E isso que o que Francisco encontrará em Cuba não é estritamente uma nação católica, embora, também não ateia. Que, por sinal, foi corrigido na reforma da Constituição cubana, que transformou o Estado oficialmente ateu em simplesmente “leigo”. Os católicos são, certamente, o 60,5% da população. Mas, em boa medida, é um catolicismo bem sincretista, no qual se misturam tradições cristãs e espiritualidade de origem africana.

Francisco, é claro, deve promover a emergência dos direitos humanos, em um país não muito acostumado. Certamente, deve ajudar a tirar o catolicismo das cavernas sociais. Mas, na minha humilde opinião, sua grande contribuição seria ajudar eficazmente na reconciliação entre cubanos. Ou seja, entre os partidários da Revolução e os partidários da liberdade. Não se trata tanto de “legitimar” o processo de restabelecimento das relações entre Cuba e os EUA, mas de “legitimar o processo interno de Cuba rumo à liberdade”. Trata-se de criar pontes entre o exílio de Miami e o exílio interior cubano, com os partidários da revolução castrista. A palavra “Pontífice” vem de “ponte” e ninguém melhor preparado para isso do que o Papa Francisco.
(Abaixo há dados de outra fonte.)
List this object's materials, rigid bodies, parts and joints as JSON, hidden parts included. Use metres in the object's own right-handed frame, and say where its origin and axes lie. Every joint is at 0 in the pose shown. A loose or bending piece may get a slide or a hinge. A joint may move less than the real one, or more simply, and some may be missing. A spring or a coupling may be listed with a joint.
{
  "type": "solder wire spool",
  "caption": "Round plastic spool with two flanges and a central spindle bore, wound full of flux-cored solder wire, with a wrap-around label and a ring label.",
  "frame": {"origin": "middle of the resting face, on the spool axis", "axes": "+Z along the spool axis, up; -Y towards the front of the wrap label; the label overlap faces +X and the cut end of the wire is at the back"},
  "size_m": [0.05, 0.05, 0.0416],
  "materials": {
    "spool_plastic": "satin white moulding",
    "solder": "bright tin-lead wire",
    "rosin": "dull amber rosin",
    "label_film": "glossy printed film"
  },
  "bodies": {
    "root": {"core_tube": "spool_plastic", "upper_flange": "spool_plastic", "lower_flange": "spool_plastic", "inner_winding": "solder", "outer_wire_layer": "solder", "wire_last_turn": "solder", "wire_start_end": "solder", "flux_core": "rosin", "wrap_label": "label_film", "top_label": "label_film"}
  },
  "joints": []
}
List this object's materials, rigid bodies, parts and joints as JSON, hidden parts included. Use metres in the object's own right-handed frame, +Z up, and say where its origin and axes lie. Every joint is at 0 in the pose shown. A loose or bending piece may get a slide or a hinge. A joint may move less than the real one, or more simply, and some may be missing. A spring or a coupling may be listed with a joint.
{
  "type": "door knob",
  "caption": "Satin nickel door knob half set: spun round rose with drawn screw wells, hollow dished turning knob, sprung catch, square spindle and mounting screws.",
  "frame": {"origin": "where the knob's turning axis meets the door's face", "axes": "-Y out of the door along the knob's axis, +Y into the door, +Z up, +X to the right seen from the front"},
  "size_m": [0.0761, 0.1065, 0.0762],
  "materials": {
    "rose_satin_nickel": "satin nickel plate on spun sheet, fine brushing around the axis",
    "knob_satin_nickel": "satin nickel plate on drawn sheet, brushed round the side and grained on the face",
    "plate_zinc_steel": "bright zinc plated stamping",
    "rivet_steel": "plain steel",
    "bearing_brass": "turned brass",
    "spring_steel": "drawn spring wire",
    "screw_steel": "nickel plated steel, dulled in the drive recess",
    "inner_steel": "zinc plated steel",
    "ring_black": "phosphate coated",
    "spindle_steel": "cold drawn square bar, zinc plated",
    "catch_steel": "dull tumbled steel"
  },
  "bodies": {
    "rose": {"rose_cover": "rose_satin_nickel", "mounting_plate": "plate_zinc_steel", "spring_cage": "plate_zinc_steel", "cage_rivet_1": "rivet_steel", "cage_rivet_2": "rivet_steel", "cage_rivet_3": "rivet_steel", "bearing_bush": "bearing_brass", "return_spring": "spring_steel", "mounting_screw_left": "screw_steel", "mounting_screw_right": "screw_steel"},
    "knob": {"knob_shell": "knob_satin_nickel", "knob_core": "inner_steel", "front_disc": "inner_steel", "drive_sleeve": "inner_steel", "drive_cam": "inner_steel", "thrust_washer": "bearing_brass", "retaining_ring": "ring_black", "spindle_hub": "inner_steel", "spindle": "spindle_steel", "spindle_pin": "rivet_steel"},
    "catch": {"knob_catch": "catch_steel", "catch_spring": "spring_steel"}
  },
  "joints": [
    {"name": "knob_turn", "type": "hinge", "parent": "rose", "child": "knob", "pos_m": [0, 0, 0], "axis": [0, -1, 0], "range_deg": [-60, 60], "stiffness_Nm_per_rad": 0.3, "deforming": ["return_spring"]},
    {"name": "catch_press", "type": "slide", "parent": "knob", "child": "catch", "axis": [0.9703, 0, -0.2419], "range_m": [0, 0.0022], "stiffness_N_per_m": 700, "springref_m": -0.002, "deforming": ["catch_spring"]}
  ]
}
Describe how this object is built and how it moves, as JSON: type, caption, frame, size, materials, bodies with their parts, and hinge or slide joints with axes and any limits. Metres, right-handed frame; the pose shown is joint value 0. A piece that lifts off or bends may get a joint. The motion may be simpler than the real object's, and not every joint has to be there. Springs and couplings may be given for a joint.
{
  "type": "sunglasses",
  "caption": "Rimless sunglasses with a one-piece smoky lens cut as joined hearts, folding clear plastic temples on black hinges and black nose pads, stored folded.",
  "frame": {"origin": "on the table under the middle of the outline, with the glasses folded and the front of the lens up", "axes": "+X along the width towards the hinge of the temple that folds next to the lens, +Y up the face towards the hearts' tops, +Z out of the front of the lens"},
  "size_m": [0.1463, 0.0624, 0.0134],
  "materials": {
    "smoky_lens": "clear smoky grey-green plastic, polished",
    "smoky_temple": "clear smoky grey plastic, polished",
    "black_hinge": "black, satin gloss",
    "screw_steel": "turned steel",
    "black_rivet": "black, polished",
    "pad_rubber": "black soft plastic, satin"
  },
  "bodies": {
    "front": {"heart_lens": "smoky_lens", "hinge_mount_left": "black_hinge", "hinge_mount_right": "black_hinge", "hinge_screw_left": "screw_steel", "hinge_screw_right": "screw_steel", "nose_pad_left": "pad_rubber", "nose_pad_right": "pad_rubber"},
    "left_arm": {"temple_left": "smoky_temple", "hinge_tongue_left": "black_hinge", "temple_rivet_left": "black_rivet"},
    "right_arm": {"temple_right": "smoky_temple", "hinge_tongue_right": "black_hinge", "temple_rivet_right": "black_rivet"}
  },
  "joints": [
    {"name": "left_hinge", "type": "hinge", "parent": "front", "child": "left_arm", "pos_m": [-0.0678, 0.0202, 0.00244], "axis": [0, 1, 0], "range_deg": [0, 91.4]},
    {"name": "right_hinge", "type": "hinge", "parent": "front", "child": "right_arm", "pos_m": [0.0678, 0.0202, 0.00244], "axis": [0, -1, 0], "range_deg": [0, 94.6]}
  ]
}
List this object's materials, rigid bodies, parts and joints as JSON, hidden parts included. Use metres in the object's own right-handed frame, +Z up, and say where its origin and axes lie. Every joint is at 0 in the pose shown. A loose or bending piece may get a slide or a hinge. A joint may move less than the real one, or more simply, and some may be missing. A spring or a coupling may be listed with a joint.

Não se esqueça que o centro das relações entre Igreja e Estado são hoje os cidadãos implicados, não os interesses das cúpulas de mando.

Há um tempo atrás tive uma conversa interessante com refugiados cubanos. Nem todos apostavam pela “transição violenta”, a maioria queria uma transição pacífica, ao estilo da espanhola. Tenho a impressão de que entre os políticos jovens de um e outro setor isso é factível. Lástima que na generosa anistia que acaba de decretar Raúl Castro, tenham sido excluídos os delitos contra a segurança do estado. Teria sido um primeiro passo interessante.